About 30,000 students around the country are now actively using MyPath2ASU, a personalized course-by-course transfer map. The digital tool minimizes the loss of credits by helping students select the right courses for their intended major at ASU, for either in-person degree programs or through ASU Online. More than 400 degree programs are offered.

ASU’s research has shown that students who use MyPath2ASU are more likely to transfer and have better outcomes than students who don’t use it.

The personalized, self-service MyPath2ASU is available to any community college student, regardless of whether their college has a partnership with ASU. But a partnership provides much more support for both students and the community college.

Another reason the transfer process works smoothly is because ASU has fully evaluated more than 1 million courses from other institutions to receive equivalency at ASU, thanks to the Academic Transfer Credit Solutions team, which works closely with ASU faculty to continuously add courses.

It’s not uncommon for community colleges to have articulation agreements with universities for individual programs such as psychology or business, according to Amber Covington, senior director of collaboration and partnership integration for academic alliances in the Office of the University Provost.

“What has been different about our approach is that we’re partnering institution to institution, not program to program,” she said.

 “We’re looking to serve all students,” she said. “Because of the way we do course equivalencies, we’re able to offer pathways at a larger scale.”

Encouraging associate degrees

The Academic Alliance team is always reaching out to community colleges around the country, explaining the benefits of partnerships to the institution and its students. The 150 partners include all of the two-year colleges in Arizona, including tribal colleges, and dozens in California.

“We show the colleges how we want to be engaged with them and that we’re encouraging their students to stay and earn their associate degree. We’re not poaching their students,” Covington said.

“We’re working together for their students’ success and best outcome and that’s what’s most salient to the colleges we speak to and why they buy into the partnership and why we were able to get to this level.”

Annique Petit, senior director for community college engagement and training at ASU, said that students who sign up for MyPath2ASU while studying at community colleges are much more likely to enroll at ASU after completing their community college goals.

“This directly improves upward mobility opportunities for transfer students, and that’s where our focus lies,” she said.
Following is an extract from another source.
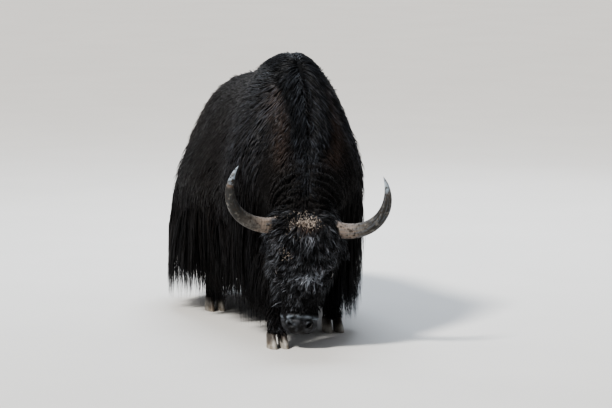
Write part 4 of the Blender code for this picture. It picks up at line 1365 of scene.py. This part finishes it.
def crest_coat(seed):
    """The feathery ridge from the hump down the middle of the neck to the poll."""

    def density(p, n):
        y = p[..., 1]
        width = 0.045 + 0.030 * ramp(-0.78, -0.62, y) + 0.010 * np.sin(14 * y)
        top = ramp(width, width * 0.6, np.abs(aside(p))) * ramp(0.1, 0.5, n[..., 2] - n[..., 1])
        return top * ramp(0.02, -0.18, y) * ramp(-0.90, -0.80, y)

    hair = Hair(BODY, ROOTS["crest"], seed, density)
    _, y, z = split(hair.roots)
    spread = np.clip(np.abs(aside(hair.roots)) / 0.07, 0, 1)
    front = ramp(WHORL_Y + 0.06, WHORL_Y - 0.04, y)
    low = ramp(-0.60, -0.74, y)
    sweep = side_of(hair.roots) * (0.75 - 0.25 * spread) * (1 - 0.65 * low)
    length = (0.070 + 0.045 * front - 0.060 * low) * hair.vary(0.70, 1.30)
    stand = (0.012 + 0.014 * front - 0.014 * low) * hair.vary(0.5, 1.5)
    ways = stacked(sweep, 0.8 - 1.5 * front, -0.15 - 0.75 * front)
    hair.grow(ways, length, stand, steps=4, droop=0.30, hug=0.7, lift=0.40)
    hair.gather(0.60, space=0.030)
    hair.curl(0.004, (0.5, 1.2))
    tone_and_painted_light = 0.35 + 1.9 * hair.shared(0, 1) ** 2 + hair.vary(-0.15, 0.3)
    # Painted shade on the top of the hump.
    tone_and_painted_light = tone_and_painted_light * (1 - 0.45 * ramp(1.22, 1.32, z))
    coat, width = Coat("coat_crest", NECK_HAIR), hair.vary(0.0045, 0.008)
    return coat.add(hair, width, thick=0.0030, warm=0.05, grey=1.6, tone_and_painted_light=tone_and_painted_light)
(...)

“We’re especially fortunate to have a partner like the Maricopa County Community College District. MCCCD was in lockstep with ASU at the beginning of the evolution of our transfer tools and has been instrumental in assisting ASU to help students obtain applicable credits while at MCCCD that apply to their eventual majors at ASU.

“This, in turn, helped ASU to evolve and grow MyPath2ASU in order to assist students at the rest of the Arizona community colleges, and now nationally,” she said.
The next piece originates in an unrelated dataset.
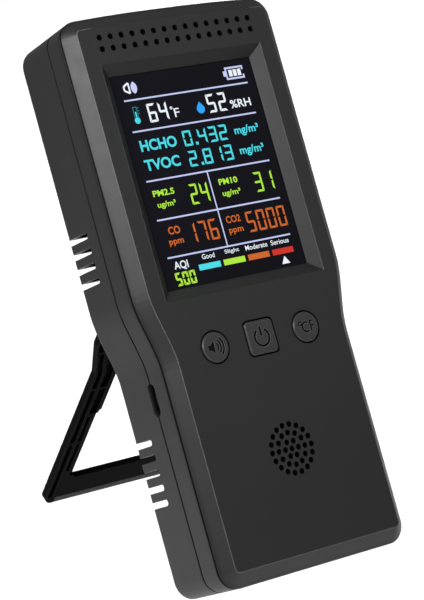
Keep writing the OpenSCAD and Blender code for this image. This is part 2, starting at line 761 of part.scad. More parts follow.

It’s important for community college students to start using MyPath2ASU as early in their educational journey as possible so they don’t take unneeded courses. So once a college signs a partnership agreement, ASU helps it to get the word out, according to Renee Beauchamp, senior director of transfer operations for academic alliances.
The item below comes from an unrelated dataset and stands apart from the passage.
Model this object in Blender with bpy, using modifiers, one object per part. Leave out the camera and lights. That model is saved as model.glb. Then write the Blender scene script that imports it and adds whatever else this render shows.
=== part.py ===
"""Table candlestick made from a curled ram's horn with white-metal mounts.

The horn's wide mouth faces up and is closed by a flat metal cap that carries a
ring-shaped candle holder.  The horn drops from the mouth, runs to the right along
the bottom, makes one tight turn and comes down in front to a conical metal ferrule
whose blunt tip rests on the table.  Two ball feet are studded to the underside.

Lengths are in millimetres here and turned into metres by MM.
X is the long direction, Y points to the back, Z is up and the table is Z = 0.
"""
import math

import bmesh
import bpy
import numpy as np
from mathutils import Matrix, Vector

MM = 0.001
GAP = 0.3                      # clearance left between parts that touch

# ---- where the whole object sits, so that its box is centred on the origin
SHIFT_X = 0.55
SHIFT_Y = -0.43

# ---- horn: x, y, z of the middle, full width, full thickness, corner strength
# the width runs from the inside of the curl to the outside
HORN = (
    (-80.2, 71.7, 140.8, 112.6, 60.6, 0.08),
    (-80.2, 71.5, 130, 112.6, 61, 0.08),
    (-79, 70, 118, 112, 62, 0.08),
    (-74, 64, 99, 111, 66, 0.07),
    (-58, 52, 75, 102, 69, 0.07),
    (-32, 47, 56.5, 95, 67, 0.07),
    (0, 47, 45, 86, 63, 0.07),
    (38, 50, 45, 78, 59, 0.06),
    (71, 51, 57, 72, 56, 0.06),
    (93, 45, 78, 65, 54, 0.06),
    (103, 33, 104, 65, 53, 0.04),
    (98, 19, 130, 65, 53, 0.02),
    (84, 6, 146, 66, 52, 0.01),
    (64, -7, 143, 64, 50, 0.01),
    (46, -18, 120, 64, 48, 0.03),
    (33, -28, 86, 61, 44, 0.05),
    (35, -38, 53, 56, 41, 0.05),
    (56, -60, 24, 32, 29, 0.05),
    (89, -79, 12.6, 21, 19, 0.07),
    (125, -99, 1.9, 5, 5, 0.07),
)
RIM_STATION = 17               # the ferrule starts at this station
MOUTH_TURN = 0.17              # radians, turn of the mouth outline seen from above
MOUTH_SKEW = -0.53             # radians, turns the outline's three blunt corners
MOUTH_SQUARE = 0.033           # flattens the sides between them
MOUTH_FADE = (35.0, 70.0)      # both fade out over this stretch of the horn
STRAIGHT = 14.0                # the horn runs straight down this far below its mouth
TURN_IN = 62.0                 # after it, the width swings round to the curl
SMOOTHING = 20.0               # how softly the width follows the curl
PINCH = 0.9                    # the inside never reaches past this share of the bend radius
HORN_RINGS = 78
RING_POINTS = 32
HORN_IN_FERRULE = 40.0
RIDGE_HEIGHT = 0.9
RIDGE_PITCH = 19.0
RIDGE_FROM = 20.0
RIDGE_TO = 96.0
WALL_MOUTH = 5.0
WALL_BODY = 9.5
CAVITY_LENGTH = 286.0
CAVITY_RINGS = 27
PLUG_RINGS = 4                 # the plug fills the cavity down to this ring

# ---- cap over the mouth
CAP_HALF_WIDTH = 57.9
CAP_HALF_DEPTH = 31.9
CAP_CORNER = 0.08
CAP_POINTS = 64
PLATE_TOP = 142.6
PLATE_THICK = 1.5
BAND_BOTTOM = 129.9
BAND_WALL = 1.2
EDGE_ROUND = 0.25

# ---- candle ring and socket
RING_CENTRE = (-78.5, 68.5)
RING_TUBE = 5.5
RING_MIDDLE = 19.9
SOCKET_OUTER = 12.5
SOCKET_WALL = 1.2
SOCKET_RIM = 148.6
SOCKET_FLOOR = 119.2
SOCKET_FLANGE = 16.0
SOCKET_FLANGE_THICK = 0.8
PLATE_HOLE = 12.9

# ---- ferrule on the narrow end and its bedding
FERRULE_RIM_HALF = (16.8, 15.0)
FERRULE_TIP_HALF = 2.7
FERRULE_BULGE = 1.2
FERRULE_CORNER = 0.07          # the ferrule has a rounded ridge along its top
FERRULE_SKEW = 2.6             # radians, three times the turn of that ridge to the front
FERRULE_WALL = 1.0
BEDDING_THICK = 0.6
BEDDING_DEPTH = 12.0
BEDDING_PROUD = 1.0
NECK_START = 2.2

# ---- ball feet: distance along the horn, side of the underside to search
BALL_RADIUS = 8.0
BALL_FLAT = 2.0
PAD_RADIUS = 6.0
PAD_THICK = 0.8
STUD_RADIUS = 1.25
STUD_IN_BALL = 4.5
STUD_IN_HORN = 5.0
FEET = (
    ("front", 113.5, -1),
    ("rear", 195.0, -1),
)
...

“We actively create a co-marketing toolkit and media campaign to promote the use of MyPath2ASU, which is unlike anything else partner institutions are doing at community colleges,” she said. The campaign includes news releases, blog posts, social media assets and integration into both institutions’ websites, as well as twice-yearly training for staff.

“A lot of times during the onboarding phase, the community colleges are impressed with how we work with them. They’ve never experienced that before,” she said.

The onboarding process involves training sessions with community college advisors to introduce them to ASU and the resources and support provided to the advisors and their students. Advisors are introduced to topics such as the benefits of MyPath2ASU, campus information, choices of learning modalities, the myriad of transfer-specific tools available to help students choose degree options, how to apply for transfer-specific scholarship opportunities, and how to connect with transfer student ambassadors before enrolling.

Later, ASU will refresh the partnership strategy, creating video testimonials with successful students and tailored messaging around in-demand majors.

“We have a design process so that it’s a full-circle experience for our partners,” Covington said.

“We don’t want any of our early partners to feel like we have lofty goals and then we forgot about them. We work hard at maintaining our partnerships and determining the best touch points to make sure they work.”

One of ASU’s partners is Long Beach City College in California. Mike Muñoz, the Long Beach Community College District superintendent-president, said the alliance provides the college’s students with an avenue to pursue higher education at a university that offers tailored resources for transfer students.

“This also expands the possibilities for our students to transfer to a top-tier university like ASU, renowned for their cutting-edge research, innovation, collaborations with NASA and distinguished faculty,” he said.

Easing the burden

Program managers Patrick Emmons and Glorian Konieczny are on the team that reaches out to community colleges to see if they’re interested in partnering. Very few decline.

“It’s a completely free service that benefits their students and provides them with the most seamless and clear transfer experience,” Emmons said.

“But they often wonder how they can take this on because they don’t want to add responsibilities to an already busy staff. We try to take as much of the work off the community college as possible so it’s a simple connection for them.”

Once an agreement is signed, the colleges give ASU access to the course catalogs for the top five programs they initially want to prioritize for articulation — typically majors that are popular or that they want to highlight. ASU then articulates all the courses in those five programs, matching each with the equivalent course at ASU so the credits will transfer toward a degree.

Among the most popular majors for transfers are nursing, business administration, criminology and criminal justice, psychology and engineering.

After the top five programs, the college’s entire catalog is articulated, Konieczny said.

ASU and the partner colleges also agree to share data on student enrollment success.

“We both really appreciate the fact that we get to be a part of a movement in higher education that has the potential to lay a foundational change to how transfer is done,” Emmons said. “We’re demystifying the process.”